Starting at the line that contains "obj.matrix_parent_inverse = Matrix.Identity(4)" and stopping at the line that contains "obj.data.transform(world)", repeat every line exactly, the two end lines included, and nothing else.

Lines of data
===============
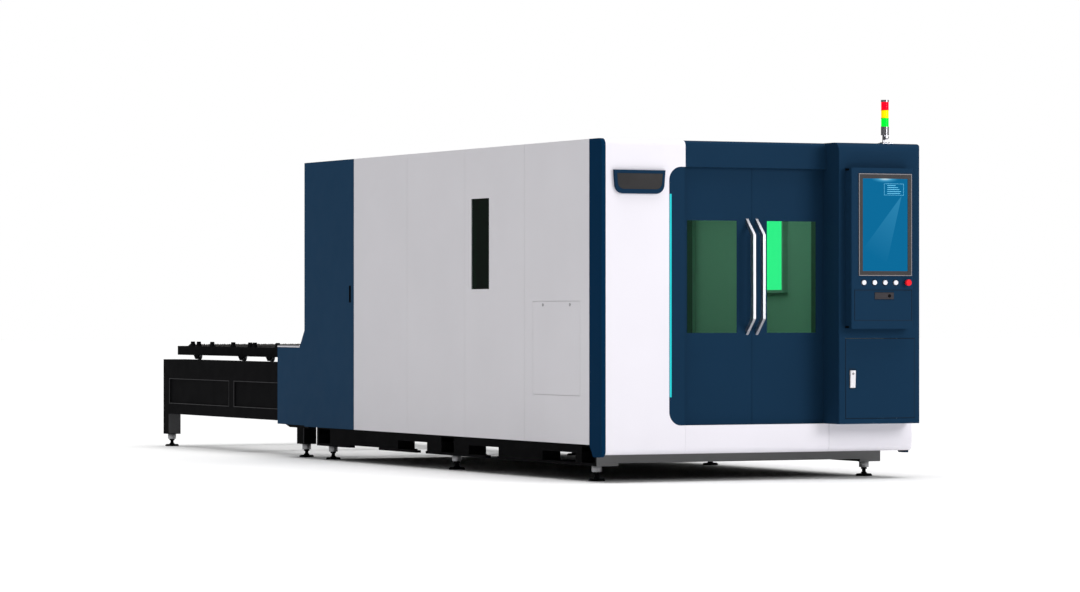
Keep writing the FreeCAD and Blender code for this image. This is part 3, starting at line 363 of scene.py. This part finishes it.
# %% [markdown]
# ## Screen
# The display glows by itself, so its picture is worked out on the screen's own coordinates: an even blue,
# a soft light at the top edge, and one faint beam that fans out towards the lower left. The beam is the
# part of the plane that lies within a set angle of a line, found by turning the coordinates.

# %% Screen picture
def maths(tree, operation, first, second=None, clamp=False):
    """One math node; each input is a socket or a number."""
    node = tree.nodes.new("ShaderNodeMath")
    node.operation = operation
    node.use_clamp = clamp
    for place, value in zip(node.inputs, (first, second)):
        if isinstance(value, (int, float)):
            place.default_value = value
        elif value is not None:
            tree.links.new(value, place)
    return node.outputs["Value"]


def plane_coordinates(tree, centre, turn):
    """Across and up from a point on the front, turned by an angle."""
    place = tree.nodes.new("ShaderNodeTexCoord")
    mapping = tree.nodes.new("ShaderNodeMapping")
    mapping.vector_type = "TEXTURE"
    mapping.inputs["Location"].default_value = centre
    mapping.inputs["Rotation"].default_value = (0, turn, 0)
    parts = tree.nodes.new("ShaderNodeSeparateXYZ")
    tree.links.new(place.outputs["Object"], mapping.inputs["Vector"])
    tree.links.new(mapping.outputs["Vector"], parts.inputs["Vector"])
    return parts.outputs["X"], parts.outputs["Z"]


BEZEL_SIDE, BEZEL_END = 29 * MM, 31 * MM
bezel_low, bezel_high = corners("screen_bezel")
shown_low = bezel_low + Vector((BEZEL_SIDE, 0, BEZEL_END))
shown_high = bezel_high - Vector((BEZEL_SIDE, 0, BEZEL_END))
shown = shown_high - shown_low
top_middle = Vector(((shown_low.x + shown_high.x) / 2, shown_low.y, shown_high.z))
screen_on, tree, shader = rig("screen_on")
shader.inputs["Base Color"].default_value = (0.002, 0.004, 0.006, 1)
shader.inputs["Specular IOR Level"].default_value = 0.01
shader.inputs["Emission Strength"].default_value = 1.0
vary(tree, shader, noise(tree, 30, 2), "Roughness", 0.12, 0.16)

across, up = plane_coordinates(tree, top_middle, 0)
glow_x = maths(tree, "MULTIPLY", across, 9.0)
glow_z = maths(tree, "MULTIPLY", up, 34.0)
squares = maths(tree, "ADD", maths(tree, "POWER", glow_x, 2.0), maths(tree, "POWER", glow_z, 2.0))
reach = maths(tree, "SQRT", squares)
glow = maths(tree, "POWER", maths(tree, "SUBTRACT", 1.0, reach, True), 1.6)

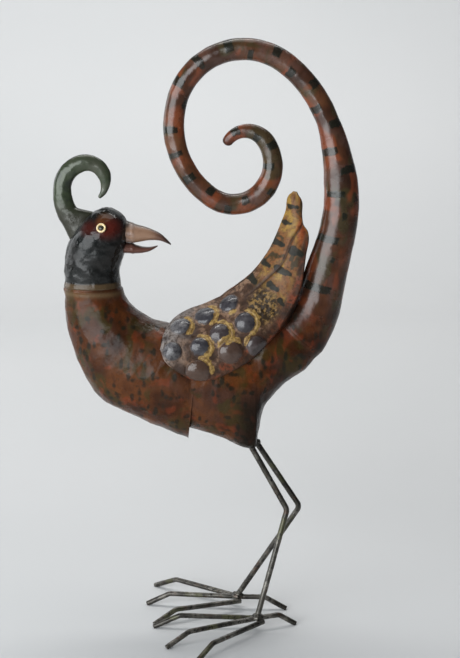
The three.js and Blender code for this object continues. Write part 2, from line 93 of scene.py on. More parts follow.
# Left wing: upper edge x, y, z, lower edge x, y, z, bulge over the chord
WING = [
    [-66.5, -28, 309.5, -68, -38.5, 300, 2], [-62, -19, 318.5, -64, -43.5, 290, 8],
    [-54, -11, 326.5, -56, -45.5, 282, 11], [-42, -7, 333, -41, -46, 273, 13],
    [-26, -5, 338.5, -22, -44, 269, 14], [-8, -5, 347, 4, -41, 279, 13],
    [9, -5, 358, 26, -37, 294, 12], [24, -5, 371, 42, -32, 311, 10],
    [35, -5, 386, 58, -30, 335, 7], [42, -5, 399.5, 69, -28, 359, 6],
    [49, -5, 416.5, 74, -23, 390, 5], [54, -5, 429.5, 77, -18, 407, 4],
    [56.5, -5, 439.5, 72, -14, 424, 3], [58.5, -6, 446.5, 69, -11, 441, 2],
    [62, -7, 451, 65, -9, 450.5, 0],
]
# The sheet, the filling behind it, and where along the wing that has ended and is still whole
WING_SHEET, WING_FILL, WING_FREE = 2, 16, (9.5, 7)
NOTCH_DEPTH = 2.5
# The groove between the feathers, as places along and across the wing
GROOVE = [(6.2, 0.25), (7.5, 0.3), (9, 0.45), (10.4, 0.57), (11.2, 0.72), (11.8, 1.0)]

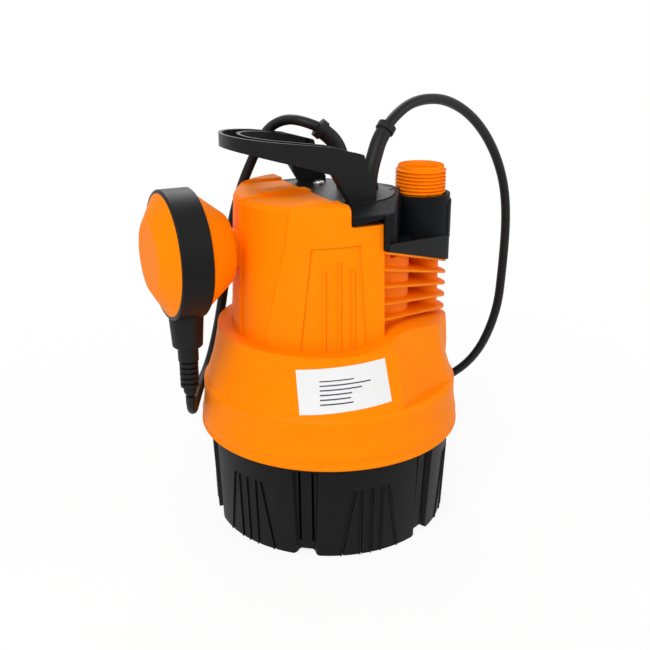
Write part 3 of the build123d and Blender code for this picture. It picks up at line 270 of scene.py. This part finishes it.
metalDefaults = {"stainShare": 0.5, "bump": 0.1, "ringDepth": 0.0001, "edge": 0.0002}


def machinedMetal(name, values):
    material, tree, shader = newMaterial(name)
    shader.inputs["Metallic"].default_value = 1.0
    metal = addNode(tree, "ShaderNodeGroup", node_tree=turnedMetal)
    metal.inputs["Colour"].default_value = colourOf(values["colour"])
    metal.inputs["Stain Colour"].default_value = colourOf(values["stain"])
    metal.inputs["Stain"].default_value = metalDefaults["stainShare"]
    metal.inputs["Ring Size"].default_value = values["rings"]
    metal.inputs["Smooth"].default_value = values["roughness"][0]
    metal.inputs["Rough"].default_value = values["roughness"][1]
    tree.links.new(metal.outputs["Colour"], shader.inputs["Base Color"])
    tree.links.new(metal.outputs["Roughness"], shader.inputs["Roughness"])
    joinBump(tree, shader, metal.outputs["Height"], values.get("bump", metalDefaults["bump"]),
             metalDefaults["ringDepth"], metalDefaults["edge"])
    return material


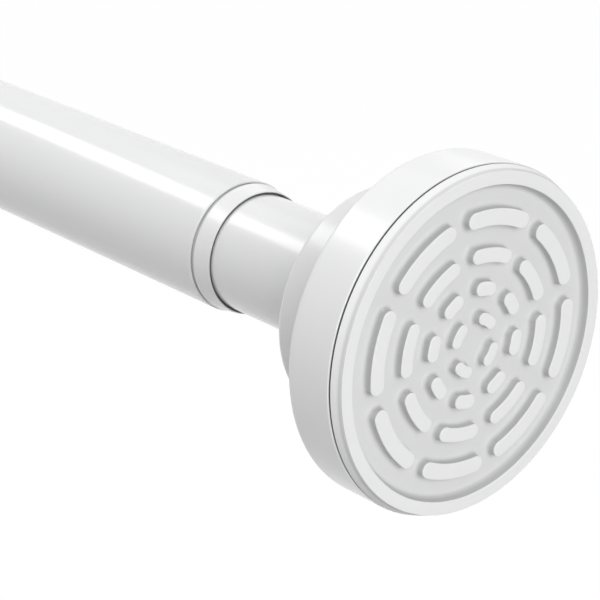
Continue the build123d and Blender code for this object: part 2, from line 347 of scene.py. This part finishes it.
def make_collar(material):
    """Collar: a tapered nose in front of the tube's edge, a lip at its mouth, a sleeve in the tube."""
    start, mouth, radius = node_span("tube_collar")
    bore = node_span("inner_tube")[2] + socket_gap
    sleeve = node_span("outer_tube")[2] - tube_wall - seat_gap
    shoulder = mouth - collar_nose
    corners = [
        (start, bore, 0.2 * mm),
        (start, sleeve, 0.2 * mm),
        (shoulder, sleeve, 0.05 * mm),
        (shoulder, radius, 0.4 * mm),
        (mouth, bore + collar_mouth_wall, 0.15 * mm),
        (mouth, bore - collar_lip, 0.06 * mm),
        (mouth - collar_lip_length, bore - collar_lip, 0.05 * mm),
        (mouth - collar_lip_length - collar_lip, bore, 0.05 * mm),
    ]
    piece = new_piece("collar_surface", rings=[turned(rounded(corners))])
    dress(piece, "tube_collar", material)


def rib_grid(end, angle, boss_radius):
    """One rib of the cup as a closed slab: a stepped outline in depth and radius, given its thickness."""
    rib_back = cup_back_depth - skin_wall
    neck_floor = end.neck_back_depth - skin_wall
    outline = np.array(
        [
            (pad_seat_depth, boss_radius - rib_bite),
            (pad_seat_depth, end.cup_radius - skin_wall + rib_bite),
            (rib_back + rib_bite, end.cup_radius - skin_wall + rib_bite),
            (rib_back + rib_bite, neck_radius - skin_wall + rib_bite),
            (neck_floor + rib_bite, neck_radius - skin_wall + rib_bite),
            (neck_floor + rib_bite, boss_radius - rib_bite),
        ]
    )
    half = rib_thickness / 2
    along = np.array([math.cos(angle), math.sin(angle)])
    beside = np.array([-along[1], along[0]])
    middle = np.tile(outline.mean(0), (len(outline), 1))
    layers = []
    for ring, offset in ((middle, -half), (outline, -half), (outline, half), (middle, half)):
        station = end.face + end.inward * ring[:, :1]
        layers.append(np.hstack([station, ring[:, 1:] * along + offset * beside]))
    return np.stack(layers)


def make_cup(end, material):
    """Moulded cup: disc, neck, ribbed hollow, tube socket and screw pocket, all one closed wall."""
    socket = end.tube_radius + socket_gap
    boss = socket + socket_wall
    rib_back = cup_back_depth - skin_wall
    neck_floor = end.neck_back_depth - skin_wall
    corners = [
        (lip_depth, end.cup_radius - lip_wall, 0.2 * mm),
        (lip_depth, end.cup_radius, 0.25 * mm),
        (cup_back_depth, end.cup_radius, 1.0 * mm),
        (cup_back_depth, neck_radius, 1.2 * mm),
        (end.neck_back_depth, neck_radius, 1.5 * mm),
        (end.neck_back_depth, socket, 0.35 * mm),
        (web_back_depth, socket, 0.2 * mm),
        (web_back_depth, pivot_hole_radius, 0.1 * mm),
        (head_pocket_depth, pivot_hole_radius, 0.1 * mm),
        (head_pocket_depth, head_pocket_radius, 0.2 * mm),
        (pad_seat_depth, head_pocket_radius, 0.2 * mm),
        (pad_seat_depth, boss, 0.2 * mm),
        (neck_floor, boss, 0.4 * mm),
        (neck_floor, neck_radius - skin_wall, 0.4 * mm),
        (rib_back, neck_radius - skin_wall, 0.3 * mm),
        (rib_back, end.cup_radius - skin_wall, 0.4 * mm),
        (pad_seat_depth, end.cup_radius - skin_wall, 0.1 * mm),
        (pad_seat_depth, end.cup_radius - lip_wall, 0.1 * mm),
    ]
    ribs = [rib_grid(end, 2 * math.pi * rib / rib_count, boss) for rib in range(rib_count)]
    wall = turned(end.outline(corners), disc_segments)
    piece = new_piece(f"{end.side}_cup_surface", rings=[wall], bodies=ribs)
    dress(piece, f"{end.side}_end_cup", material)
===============
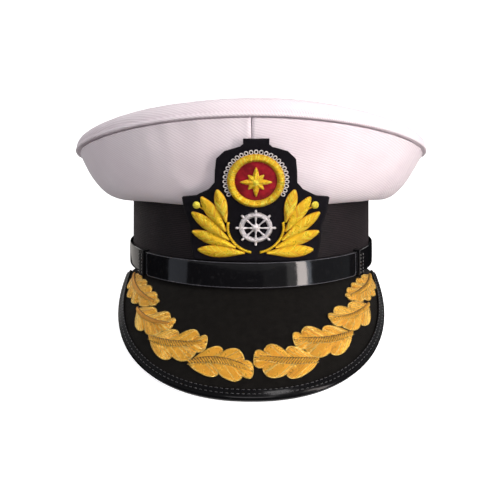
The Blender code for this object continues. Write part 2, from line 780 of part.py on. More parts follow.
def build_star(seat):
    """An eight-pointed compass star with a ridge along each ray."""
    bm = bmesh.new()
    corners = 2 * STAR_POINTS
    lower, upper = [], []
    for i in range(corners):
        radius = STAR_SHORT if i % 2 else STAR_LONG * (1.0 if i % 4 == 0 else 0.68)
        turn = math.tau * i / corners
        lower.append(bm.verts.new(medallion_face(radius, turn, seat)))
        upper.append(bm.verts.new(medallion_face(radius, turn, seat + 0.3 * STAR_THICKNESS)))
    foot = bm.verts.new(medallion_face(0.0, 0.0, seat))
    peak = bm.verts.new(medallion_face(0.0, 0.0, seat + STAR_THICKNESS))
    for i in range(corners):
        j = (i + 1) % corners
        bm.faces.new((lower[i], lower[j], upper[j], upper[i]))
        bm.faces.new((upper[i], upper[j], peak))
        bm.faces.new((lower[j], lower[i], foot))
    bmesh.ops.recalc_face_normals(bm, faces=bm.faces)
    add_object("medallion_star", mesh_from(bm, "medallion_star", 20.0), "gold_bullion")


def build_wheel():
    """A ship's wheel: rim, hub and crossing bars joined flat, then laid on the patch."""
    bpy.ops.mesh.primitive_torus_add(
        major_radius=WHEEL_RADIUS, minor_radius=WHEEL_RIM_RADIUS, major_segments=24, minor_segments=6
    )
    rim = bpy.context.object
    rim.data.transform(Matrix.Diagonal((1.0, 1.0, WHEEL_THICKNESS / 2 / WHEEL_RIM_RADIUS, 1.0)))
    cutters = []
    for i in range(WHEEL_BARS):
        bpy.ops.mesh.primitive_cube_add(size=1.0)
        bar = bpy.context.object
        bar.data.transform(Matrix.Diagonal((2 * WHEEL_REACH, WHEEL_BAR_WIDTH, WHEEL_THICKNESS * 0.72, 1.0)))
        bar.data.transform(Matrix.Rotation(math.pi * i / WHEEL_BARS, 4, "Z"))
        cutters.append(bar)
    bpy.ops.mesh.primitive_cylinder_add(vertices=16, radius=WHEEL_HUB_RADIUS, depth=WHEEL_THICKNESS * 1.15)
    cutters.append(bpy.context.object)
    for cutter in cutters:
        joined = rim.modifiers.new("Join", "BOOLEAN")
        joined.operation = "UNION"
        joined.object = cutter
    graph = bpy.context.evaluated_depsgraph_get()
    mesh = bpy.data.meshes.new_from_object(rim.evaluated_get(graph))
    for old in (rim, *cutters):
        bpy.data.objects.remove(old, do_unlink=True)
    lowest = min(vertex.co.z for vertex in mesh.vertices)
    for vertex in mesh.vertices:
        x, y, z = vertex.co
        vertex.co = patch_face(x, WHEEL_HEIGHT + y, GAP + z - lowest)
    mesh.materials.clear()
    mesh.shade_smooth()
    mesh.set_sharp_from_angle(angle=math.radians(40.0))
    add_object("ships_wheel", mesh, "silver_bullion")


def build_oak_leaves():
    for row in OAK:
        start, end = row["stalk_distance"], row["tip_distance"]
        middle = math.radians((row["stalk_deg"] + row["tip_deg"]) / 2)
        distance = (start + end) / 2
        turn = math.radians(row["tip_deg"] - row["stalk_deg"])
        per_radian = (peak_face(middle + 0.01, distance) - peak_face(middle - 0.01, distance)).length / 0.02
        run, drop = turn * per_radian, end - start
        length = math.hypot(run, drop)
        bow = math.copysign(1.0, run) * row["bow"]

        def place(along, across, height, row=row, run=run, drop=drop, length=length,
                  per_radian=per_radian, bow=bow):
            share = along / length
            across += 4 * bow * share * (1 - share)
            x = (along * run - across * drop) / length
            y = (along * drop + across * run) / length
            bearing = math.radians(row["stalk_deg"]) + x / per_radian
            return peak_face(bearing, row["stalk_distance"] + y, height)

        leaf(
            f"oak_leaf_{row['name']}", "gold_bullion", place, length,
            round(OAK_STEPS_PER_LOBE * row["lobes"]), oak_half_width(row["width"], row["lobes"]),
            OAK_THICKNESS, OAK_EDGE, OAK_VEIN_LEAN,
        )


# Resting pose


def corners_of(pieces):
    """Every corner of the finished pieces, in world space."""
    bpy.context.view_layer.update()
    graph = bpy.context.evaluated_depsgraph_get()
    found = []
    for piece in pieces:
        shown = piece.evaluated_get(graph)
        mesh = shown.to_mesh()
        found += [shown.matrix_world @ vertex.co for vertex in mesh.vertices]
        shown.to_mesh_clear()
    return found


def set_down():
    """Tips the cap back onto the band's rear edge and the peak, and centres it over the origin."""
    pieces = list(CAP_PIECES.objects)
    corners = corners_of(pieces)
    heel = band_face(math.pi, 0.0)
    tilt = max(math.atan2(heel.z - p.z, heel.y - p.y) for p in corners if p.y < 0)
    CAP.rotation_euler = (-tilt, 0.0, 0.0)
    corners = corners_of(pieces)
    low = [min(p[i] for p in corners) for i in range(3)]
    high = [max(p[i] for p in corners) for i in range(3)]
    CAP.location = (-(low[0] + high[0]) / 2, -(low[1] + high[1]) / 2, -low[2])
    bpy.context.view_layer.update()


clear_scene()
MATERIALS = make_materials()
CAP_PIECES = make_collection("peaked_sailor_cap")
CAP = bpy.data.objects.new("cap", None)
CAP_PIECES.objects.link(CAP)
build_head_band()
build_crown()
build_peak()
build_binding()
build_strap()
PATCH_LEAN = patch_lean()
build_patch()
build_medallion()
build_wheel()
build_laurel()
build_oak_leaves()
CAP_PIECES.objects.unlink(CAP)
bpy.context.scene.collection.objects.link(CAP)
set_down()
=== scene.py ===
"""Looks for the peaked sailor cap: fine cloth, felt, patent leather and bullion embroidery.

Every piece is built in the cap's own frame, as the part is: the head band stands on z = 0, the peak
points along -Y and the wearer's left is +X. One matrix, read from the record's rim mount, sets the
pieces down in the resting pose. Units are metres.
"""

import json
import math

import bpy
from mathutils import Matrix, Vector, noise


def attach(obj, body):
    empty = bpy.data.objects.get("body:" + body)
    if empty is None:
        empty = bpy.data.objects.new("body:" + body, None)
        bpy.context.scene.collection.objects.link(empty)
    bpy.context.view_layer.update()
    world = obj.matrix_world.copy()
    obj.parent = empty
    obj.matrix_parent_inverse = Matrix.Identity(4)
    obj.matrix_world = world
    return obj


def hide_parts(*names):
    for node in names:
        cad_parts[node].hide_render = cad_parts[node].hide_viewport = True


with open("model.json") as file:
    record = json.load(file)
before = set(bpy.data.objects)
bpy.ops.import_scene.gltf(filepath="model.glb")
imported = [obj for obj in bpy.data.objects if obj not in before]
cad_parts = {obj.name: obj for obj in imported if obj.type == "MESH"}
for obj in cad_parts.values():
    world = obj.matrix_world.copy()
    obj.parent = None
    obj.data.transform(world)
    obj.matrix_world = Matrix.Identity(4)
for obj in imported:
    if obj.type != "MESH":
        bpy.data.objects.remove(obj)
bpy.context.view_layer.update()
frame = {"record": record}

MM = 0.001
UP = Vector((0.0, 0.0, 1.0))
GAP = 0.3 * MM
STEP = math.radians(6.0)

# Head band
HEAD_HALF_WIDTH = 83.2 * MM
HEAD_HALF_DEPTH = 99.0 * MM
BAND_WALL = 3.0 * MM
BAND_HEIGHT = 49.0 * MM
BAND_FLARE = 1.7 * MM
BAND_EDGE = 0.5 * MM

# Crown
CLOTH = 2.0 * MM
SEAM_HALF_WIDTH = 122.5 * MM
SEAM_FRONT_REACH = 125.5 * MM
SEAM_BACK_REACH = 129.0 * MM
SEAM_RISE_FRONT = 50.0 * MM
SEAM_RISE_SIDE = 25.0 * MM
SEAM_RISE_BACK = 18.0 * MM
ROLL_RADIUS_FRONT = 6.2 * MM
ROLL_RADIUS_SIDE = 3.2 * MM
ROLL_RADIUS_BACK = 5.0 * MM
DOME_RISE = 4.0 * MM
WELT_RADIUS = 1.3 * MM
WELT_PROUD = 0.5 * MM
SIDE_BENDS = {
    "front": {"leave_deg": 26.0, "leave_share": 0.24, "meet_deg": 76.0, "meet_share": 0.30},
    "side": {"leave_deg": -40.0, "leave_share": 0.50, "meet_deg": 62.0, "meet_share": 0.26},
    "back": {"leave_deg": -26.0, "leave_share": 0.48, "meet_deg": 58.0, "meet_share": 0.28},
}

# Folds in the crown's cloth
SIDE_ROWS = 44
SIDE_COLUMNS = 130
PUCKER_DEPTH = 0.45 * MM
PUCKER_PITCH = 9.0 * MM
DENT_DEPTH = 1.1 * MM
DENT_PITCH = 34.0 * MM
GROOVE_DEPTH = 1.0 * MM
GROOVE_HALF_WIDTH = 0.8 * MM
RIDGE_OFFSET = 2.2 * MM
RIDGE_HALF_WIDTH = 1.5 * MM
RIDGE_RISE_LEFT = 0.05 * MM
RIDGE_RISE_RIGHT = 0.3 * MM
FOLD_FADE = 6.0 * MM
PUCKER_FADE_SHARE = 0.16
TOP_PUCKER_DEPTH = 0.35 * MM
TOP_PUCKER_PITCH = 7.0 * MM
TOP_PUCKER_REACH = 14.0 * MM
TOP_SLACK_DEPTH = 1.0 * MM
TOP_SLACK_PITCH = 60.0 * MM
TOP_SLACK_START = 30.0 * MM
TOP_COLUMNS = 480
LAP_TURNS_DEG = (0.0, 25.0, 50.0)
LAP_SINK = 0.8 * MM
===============
** Output for this task **
    obj.matrix_parent_inverse = Matrix.Identity(4)
    obj.matrix_world = world
    return obj


def hide_parts(*names):
    for node in names:
        cad_parts[node].hide_render = cad_parts[node].hide_viewport = True


with open("model.json") as file:
    record = json.load(file)
before = set(bpy.data.objects)
bpy.ops.import_scene.gltf(filepath="model.glb")
imported = [obj for obj in bpy.data.objects if obj not in before]
cad_parts = {obj.name: obj for obj in imported if obj.type == "MESH"}
for obj in cad_parts.values():
    world = obj.matrix_world.copy()
    obj.parent = None
    obj.data.transform(world)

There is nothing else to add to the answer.